--- Begin Material for this exercise ---
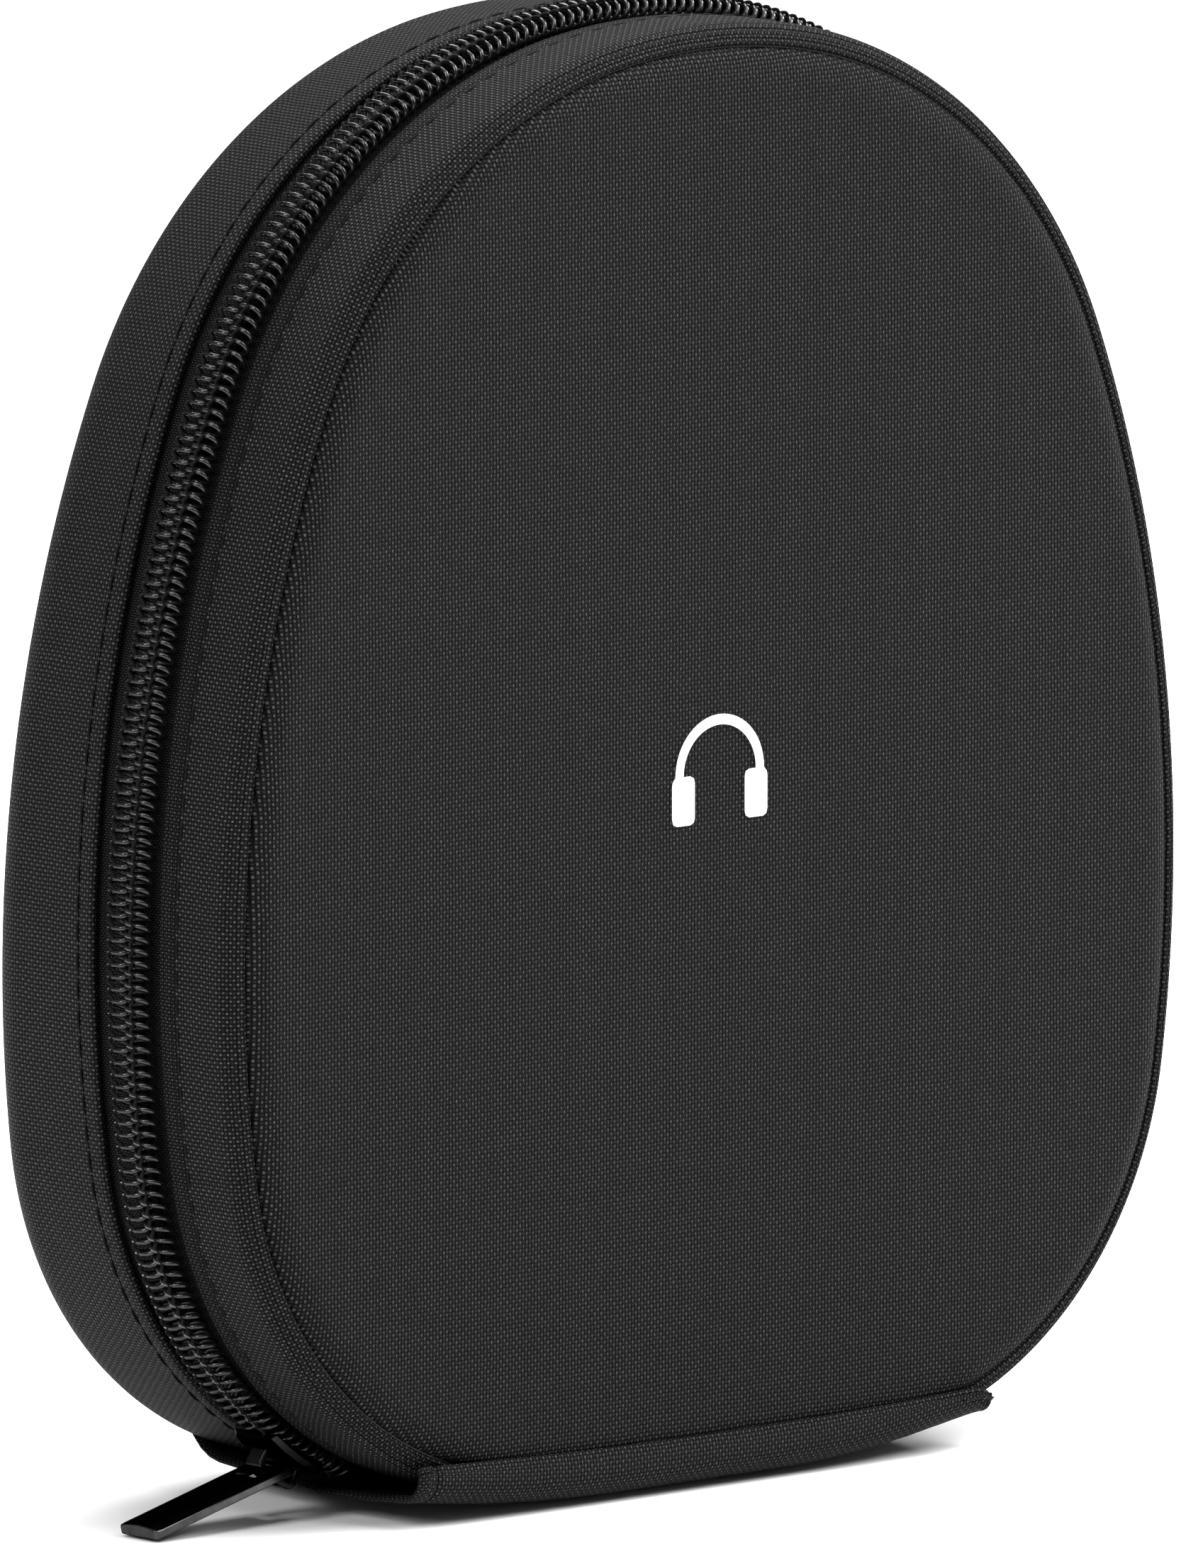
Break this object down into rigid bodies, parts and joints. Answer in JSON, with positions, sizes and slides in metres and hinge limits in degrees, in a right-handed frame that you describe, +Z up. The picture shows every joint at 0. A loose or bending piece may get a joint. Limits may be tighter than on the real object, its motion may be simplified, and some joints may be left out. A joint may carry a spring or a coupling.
{
  "type": "headphone carrying case",
  "caption": "Rounded hard-shell fabric case for over-ear headphones, with two moulded halves on a folding fabric spine, a perimeter coil zip and a metal pull tab.",
  "frame": {"origin": "the middle of the flat foot under the fabric spine, on the zip's centre plane", "axes": "+X across the case, +Y from the front half to the rear half, +Z up along the case's height"},
  "size_m": [0.1742, 0.0556, 0.1991],
  "materials": {
    "face_fabric": "coarse plain-weave polyester over foam, charcoal melange",
    "cover_fabric": "the same weave, finer on the sides, charcoal melange",
    "hem_fabric": "folded and ribbed edge binding, dark grey",
    "spine_fabric": "fine plain-weave strip, charcoal",
    "moulded_core": "moulded foam board, black",
    "lining_fabric": "brushed knit lining, dark grey",
    "zip_tape": "woven herringbone tape, black",
    "zip_coil": "glossy black nylon coil",
    "black_metal": "glossy black plated metal",
    "moulded_tray": "moulded foam, dark grey",
    "pocket_mesh": "elastic mesh, black",
    "white_print": "white heat-transfer print"
  },
  "bodies": {
    "rear_half": {"rear_shell": "moulded_core", "rear_cover": "cover_fabric", "rear_lining": "lining_fabric", "rear_hem": "hem_fabric", "rear_zip_tape": "zip_tape", "rear_zip_coil": "zip_coil", "rear_zip_stop_left": "black_metal", "rear_zip_stop_right": "black_metal", "back_panel": "face_fabric", "accessory_tray": "moulded_tray", "spine_rear_strip": "spine_fabric"},
    "spine": {"spine_base": "spine_fabric", "spine_hem_left": "hem_fabric", "spine_hem_right": "hem_fabric"},
    "front_half": {"front_shell": "moulded_core", "front_cover": "cover_fabric", "front_lining": "lining_fabric", "front_hem": "hem_fabric", "front_zip_tape": "zip_tape", "front_zip_coil": "zip_coil", "front_zip_stop_left": "black_metal", "front_zip_stop_right": "black_metal", "face_panel": "face_fabric", "face_print": "white_print", "lid_pocket": "pocket_mesh", "pocket_elastic": "hem_fabric", "spine_front_strip": "spine_fabric"},
    "slider": {"slider_body": "black_metal", "slider_bridge": "black_metal"},
    "pull": {"pull_tab": "black_metal"}
  },
  "joints": [
    {"name": "rear_fold", "type": "hinge", "parent": "rear_half", "child": "spine", "pos_m": [0, 0.0229, 0.0009], "axis": [1, 0, 0], "range_deg": [0, 60]},
    {"name": "front_fold", "type": "hinge", "parent": "spine", "child": "front_half", "pos_m": [0, -0.0205, 0.001], "axis": [1, 0, 0], "range_deg": [0, 120]},
    {"name": "slider_travel", "type": "hinge", "parent": "rear_half", "child": "slider", "pos_m": [-0.02951, 0, 0.05686], "axis": [0, 1, 0], "range_deg": [0, 45]},
    {"name": "tab_swing", "type": "hinge", "parent": "slider", "child": "pull", "pos_m": [-0.06123, 0, 0.00706], "axis": [0, 1, 0], "range_deg": [-110, 42]}
  ],
  "couplings": [
    {"joint": "rear_fold", "follows": "front_fold", "ratio": 0.5}
  ]
}
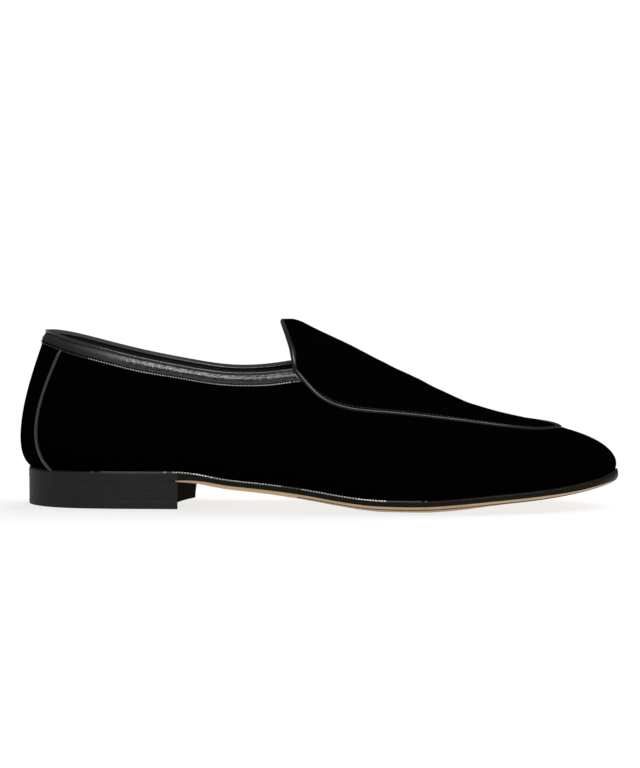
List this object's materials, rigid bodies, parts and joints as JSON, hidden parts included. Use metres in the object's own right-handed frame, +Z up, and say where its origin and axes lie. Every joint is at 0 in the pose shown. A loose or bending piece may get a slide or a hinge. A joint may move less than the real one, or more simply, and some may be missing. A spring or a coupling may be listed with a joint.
{
  "type": "velvet slipper loafer",
  "caption": "Right slip-on slipper loafer with a velvet upper, piped apron and tongue, bound collar, thin leather sole and low stacked heel.",
  "frame": {"origin": "middle of the shoe's outline on the floor, under the sole", "axes": "+X towards the toe, +Y towards the inner side of the foot, +Z up"},
  "size_m": [0.2986, 0.1, 0.0926],
  "materials": {
    "velvet": "short black velvet pile, matte with a faint sheen at its edges",
    "trim_leather": "black calf with a fine grain and a soft gloss",
    "outsole_leather": "tan sole leather with a black inked edge",
    "heel_leather": "black inked stacked leather, satin",
    "lining_leather": "smooth black lining leather"
  },
  "bodies": {
    "root": {"outsole": "outsole_leather", "heel": "heel_leather", "upper": "velvet", "insole": "lining_leather", "collar_binding": "trim_leather", "apron_piping": "trim_leather", "heel_piping_outer": "trim_leather", "heel_piping_inner": "trim_leather"}
  },
  "joints": []
}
--- End Material for this exercise ---
Write out every line from the records above, word for word.

▶ _Answer in full_
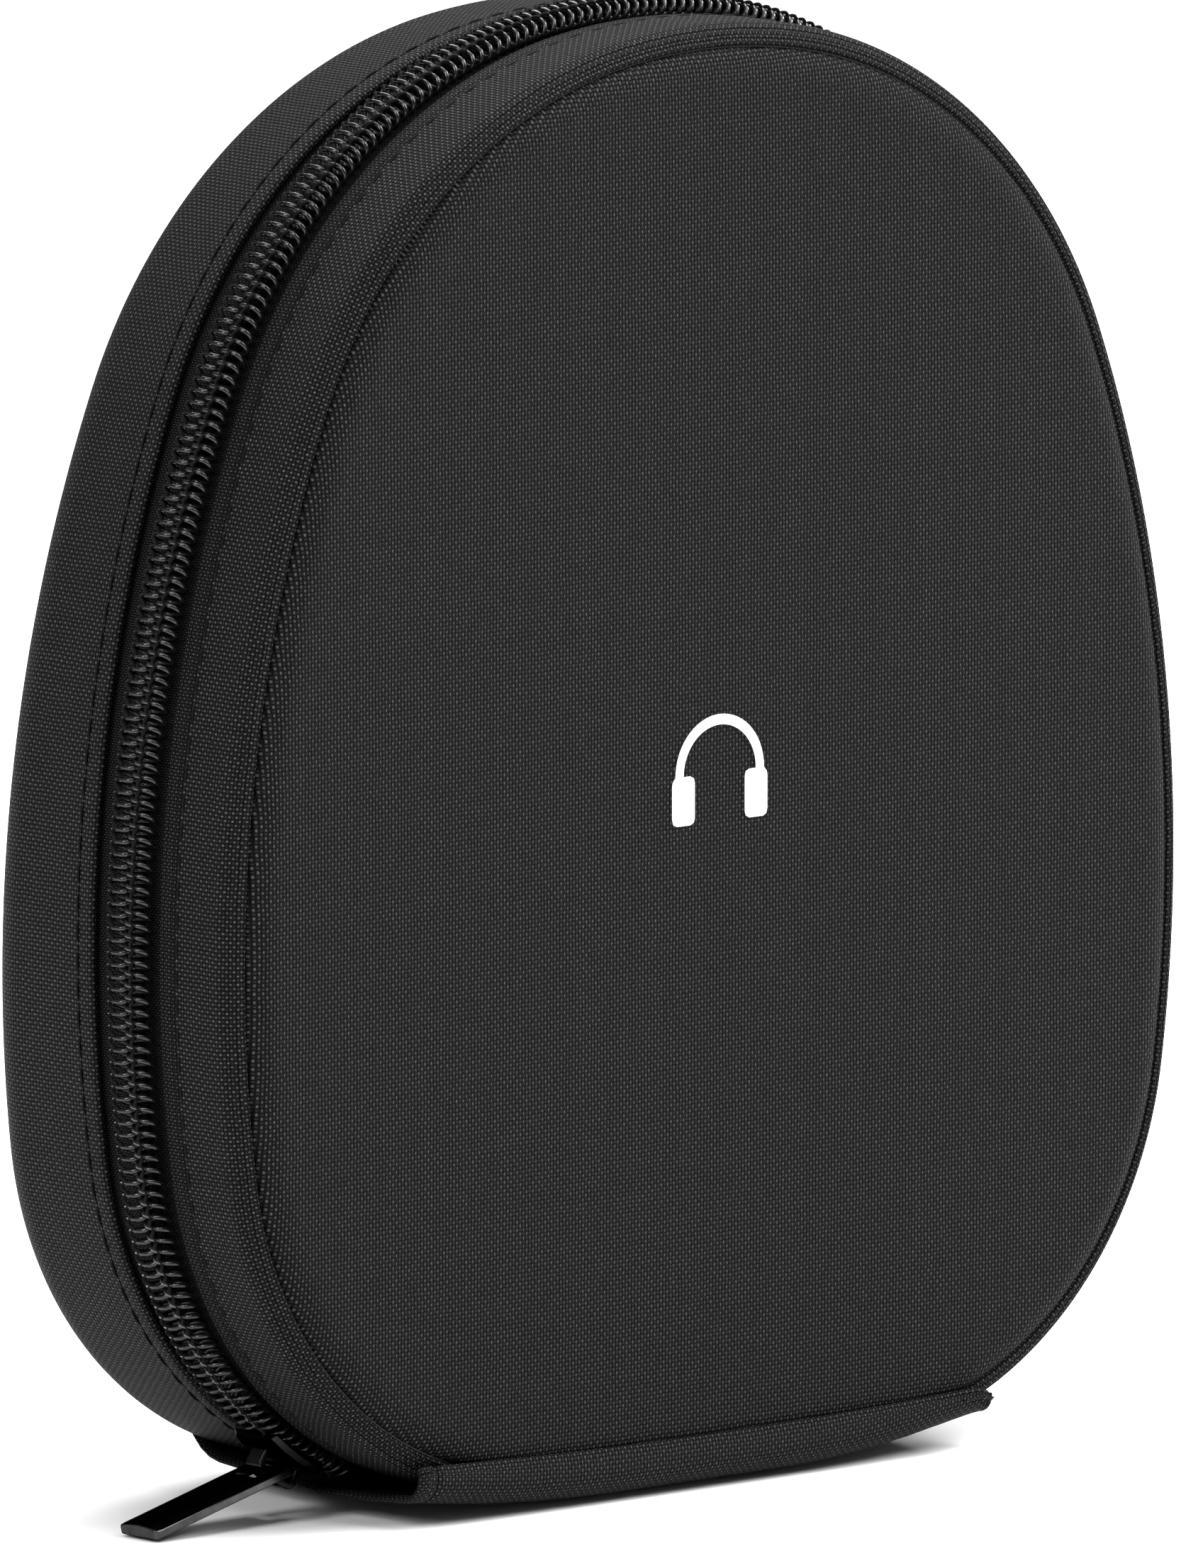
Break this object down into rigid bodies, parts and joints. Answer in JSON, with positions, sizes and slides in metres and hinge limits in degrees, in a right-handed frame that you describe, +Z up. The picture shows every joint at 0. A loose or bending piece may get a joint. Limits may be tighter than on the real object, its motion may be simplified, and some joints may be left out. A joint may carry a spring or a coupling.
{
  "type": "headphone carrying case",
  "caption": "Rounded hard-shell fabric case for over-ear headphones, with two moulded halves on a folding fabric spine, a perimeter coil zip and a metal pull tab.",
  "frame": {"origin": "the middle of the flat foot under the fabric spine, on the zip's centre plane", "axes": "+X across the case, +Y from the front half to the rear half, +Z up along the case's height"},
  "size_m": [0.1742, 0.0556, 0.1991],
  "materials": {
    "face_fabric": "coarse plain-weave polyester over foam, charcoal melange",
    "cover_fabric": "the same weave, finer on the sides, charcoal melange",
    "hem_fabric": "folded and ribbed edge binding, dark grey",
    "spine_fabric": "fine plain-weave strip, charcoal",
    "moulded_core": "moulded foam board, black",
    "lining_fabric": "brushed knit lining, dark grey",
    "zip_tape": "woven herringbone tape, black",
    "zip_coil": "glossy black nylon coil",
    "black_metal": "glossy black plated metal",
    "moulded_tray": "moulded foam, dark grey",
    "pocket_mesh": "elastic mesh, black",
    "white_print": "white heat-transfer print"
  },
  "bodies": {
    "rear_half": {"rear_shell": "moulded_core", "rear_cover": "cover_fabric", "rear_lining": "lining_fabric", "rear_hem": "hem_fabric", "rear_zip_tape": "zip_tape", "rear_zip_coil": "zip_coil", "rear_zip_stop_left": "black_metal", "rear_zip_stop_right": "black_metal", "back_panel": "face_fabric", "accessory_tray": "moulded_tray", "spine_rear_strip": "spine_fabric"},
    "spine": {"spine_base": "spine_fabric", "spine_hem_left": "hem_fabric", "spine_hem_right": "hem_fabric"},
    "front_half": {"front_shell": "moulded_core", "front_cover": "cover_fabric", "front_lining": "lining_fabric", "front_hem": "hem_fabric", "front_zip_tape": "zip_tape", "front_zip_coil": "zip_coil", "front_zip_stop_left": "black_metal", "front_zip_stop_right": "black_metal", "face_panel": "face_fabric", "face_print": "white_print", "lid_pocket": "pocket_mesh", "pocket_elastic": "hem_fabric", "spine_front_strip": "spine_fabric"},
    "slider": {"slider_body": "black_metal", "slider_bridge": "black_metal"},
    "pull": {"pull_tab": "black_metal"}
  },
  "joints": [
    {"name": "rear_fold", "type": "hinge", "parent": "rear_half", "child": "spine", "pos_m": [0, 0.0229, 0.0009], "axis": [1, 0, 0], "range_deg": [0, 60]},
    {"name": "front_fold", "type": "hinge", "parent": "spine", "child": "front_half", "pos_m": [0, -0.0205, 0.001], "axis": [1, 0, 0], "range_deg": [0, 120]},
    {"name": "slider_travel", "type": "hinge", "parent": "rear_half", "child": "slider", "pos_m": [-0.02951, 0, 0.05686], "axis": [0, 1, 0], "range_deg": [0, 45]},
    {"name": "tab_swing", "type": "hinge", "parent": "slider", "child": "pull", "pos_m": [-0.06123, 0, 0.00706], "axis": [0, 1, 0], "range_deg": [-110, 42]}
  ],
  "couplings": [
    {"joint": "rear_fold", "follows": "front_fold", "ratio": 0.5}
  ]
}
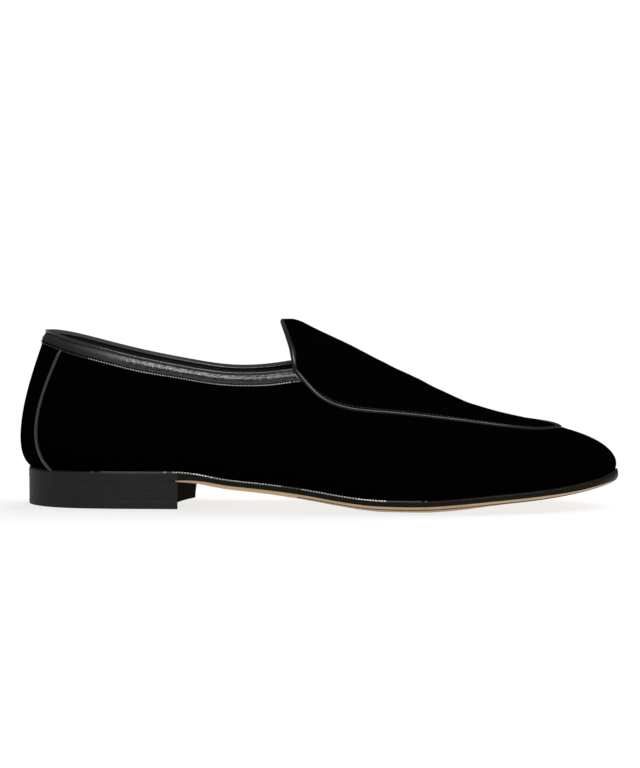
List this object's materials, rigid bodies, parts and joints as JSON, hidden parts included. Use metres in the object's own right-handed frame, +Z up, and say where its origin and axes lie. Every joint is at 0 in the pose shown. A loose or bending piece may get a slide or a hinge. A joint may move less than the real one, or more simply, and some may be missing. A spring or a coupling may be listed with a joint.
{
  "type": "velvet slipper loafer",
  "caption": "Right slip-on slipper loafer with a velvet upper, piped apron and tongue, bound collar, thin leather sole and low stacked heel.",
  "frame": {"origin": "middle of the shoe's outline on the floor, under the sole", "axes": "+X towards the toe, +Y towards the inner side of the foot, +Z up"},
  "size_m": [0.2986, 0.1, 0.0926],
  "materials": {
    "velvet": "short black velvet pile, matte with a faint sheen at its edges",
    "trim_leather": "black calf with a fine grain and a soft gloss",
    "outsole_leather": "tan sole leather with a black inked edge",
    "heel_leather": "black inked stacked leather, satin",
    "lining_leather": "smooth black lining leather"
  },
  "bodies": {
    "root": {"outsole": "outsole_leather", "heel": "heel_leather", "upper": "velvet", "insole": "lining_leather", "collar_binding": "trim_leather", "apron_piping": "trim_leather", "heel_piping_outer": "trim_leather", "heel_piping_inner": "trim_leather"}
  },
  "joints": []
}